PROBLEM REQUIREMENTS.
Count every line that includes the string "rigid" in the entries that follow. Nothing besides the number is needed.

GIVEN RECORDS.
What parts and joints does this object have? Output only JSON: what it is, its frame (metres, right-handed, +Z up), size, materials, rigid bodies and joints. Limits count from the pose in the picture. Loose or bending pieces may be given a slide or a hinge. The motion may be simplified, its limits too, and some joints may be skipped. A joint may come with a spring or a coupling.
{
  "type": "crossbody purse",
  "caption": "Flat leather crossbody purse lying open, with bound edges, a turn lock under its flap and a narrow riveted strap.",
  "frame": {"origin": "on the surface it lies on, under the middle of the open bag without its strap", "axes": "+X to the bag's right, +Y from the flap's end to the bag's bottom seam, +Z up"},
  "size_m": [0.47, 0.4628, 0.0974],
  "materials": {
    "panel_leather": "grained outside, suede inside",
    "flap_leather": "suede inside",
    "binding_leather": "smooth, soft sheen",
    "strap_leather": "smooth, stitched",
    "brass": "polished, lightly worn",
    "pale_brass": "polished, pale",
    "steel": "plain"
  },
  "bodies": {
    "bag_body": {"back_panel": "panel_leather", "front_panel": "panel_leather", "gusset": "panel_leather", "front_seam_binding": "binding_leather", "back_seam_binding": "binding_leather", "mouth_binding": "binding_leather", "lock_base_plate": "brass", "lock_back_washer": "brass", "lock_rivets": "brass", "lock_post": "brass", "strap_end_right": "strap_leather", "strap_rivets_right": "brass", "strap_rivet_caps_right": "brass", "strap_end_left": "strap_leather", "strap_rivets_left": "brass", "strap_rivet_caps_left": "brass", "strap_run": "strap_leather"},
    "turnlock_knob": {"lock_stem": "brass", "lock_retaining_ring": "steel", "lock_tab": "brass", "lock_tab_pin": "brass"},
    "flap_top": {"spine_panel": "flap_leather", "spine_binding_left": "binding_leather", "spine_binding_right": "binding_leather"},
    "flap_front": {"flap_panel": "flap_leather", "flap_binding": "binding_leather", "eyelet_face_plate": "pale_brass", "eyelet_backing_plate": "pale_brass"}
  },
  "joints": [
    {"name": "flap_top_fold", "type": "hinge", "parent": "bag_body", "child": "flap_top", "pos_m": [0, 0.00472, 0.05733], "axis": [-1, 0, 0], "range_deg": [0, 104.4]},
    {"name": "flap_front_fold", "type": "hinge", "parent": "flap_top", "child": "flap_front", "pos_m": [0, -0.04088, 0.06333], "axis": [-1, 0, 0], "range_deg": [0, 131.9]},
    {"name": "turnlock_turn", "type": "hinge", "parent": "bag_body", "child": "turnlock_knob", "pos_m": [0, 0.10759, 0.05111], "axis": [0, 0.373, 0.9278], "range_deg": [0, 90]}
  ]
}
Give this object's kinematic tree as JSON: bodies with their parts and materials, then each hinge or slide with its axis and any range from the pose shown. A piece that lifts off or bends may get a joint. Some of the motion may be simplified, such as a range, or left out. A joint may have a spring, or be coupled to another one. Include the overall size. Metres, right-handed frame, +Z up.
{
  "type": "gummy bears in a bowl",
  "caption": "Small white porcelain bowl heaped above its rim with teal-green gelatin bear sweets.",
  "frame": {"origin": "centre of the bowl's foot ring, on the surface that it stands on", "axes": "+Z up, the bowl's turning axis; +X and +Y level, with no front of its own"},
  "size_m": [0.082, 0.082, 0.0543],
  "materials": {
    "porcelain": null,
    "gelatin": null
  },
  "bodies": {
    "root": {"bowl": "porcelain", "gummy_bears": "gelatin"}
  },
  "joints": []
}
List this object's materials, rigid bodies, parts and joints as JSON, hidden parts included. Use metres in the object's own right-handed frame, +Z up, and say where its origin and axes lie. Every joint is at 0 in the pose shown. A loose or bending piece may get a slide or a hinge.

OUTPUT.
2